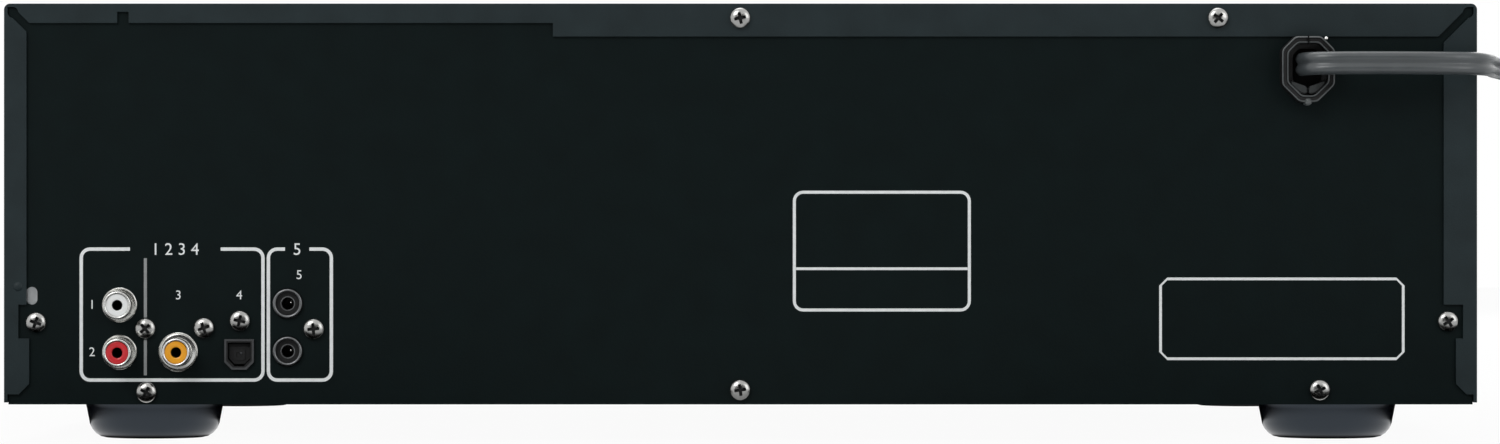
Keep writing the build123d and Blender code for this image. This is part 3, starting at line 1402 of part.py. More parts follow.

****************************************

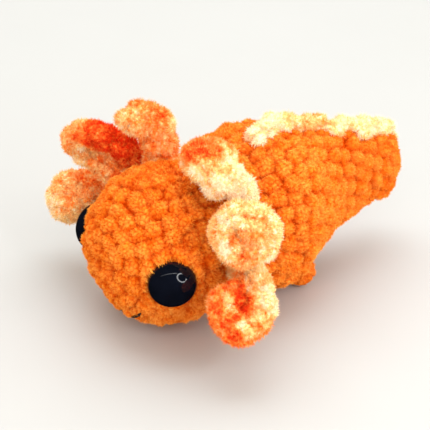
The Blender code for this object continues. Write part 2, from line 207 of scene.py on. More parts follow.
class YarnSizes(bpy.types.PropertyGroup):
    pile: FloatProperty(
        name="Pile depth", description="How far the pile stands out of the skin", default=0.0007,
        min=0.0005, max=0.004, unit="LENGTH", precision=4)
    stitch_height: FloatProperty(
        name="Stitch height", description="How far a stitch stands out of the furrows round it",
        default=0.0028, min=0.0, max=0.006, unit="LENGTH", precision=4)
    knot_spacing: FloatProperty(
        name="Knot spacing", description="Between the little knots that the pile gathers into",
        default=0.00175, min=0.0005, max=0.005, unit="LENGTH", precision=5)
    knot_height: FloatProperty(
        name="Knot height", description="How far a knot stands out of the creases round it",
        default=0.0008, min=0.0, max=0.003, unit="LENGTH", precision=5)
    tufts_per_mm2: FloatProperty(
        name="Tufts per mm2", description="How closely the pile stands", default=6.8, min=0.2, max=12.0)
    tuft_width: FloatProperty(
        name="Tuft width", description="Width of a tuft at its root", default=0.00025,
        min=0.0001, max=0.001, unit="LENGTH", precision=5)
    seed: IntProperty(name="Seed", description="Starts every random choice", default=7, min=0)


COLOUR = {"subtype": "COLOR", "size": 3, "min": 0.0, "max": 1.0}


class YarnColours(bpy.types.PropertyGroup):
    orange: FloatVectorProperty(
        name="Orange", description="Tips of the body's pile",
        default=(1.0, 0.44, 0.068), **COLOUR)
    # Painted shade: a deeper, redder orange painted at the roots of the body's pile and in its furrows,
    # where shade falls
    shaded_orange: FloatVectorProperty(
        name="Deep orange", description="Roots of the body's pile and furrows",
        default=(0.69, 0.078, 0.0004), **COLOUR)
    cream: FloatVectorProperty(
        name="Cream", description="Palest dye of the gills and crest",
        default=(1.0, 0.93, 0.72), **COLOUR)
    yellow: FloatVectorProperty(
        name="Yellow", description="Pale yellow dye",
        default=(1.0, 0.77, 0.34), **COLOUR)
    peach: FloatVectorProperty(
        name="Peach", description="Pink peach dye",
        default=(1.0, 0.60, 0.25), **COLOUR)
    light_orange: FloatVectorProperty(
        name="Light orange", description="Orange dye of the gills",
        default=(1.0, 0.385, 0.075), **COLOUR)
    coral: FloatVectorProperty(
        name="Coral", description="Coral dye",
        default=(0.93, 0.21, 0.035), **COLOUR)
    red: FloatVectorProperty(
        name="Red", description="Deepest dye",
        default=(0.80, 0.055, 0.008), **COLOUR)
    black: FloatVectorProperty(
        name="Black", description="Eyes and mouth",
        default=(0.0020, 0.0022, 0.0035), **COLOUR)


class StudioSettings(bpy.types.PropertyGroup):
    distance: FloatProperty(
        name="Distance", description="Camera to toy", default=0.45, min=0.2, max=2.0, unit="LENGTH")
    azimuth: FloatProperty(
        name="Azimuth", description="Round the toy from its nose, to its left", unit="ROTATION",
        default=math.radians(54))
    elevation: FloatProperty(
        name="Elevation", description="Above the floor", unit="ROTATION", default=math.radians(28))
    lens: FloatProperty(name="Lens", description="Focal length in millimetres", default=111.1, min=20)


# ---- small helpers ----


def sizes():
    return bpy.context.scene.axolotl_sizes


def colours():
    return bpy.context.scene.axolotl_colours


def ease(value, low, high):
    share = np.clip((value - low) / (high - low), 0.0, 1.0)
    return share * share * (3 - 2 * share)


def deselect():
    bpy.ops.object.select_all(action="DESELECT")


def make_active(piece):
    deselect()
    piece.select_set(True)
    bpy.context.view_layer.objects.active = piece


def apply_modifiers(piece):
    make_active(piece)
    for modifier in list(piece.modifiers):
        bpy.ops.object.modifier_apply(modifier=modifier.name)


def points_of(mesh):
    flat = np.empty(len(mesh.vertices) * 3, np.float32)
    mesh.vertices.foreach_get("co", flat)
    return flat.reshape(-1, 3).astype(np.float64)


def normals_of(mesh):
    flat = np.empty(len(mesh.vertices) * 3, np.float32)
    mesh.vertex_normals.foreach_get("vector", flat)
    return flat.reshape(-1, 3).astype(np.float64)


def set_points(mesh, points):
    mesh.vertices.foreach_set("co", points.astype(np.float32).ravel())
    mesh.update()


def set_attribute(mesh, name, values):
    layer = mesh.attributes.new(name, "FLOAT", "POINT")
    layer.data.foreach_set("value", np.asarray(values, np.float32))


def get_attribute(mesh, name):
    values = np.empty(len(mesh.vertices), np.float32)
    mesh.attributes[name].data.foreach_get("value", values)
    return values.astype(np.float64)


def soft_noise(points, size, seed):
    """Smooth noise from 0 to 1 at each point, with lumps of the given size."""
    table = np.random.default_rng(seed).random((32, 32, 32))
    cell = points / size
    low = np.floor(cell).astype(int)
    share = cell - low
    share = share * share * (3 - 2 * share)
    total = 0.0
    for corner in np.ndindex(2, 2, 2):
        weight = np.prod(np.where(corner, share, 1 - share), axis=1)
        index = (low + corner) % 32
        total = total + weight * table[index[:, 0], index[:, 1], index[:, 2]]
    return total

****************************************

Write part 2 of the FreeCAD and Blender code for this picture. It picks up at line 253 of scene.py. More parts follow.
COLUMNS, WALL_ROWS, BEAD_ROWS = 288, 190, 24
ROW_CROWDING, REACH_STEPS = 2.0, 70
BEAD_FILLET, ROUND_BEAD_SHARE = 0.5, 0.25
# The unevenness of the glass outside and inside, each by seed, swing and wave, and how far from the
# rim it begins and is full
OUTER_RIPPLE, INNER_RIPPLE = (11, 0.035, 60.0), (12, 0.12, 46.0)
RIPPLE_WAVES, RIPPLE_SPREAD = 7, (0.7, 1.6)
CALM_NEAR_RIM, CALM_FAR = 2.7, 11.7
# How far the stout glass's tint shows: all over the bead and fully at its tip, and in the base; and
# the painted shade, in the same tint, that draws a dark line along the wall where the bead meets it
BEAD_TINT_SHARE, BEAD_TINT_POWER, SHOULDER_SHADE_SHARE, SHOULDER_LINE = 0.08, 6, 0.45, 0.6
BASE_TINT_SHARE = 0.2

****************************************

Short task>
Return only the number of lines in the data above that include the word "Write".

Response to the exercise>
2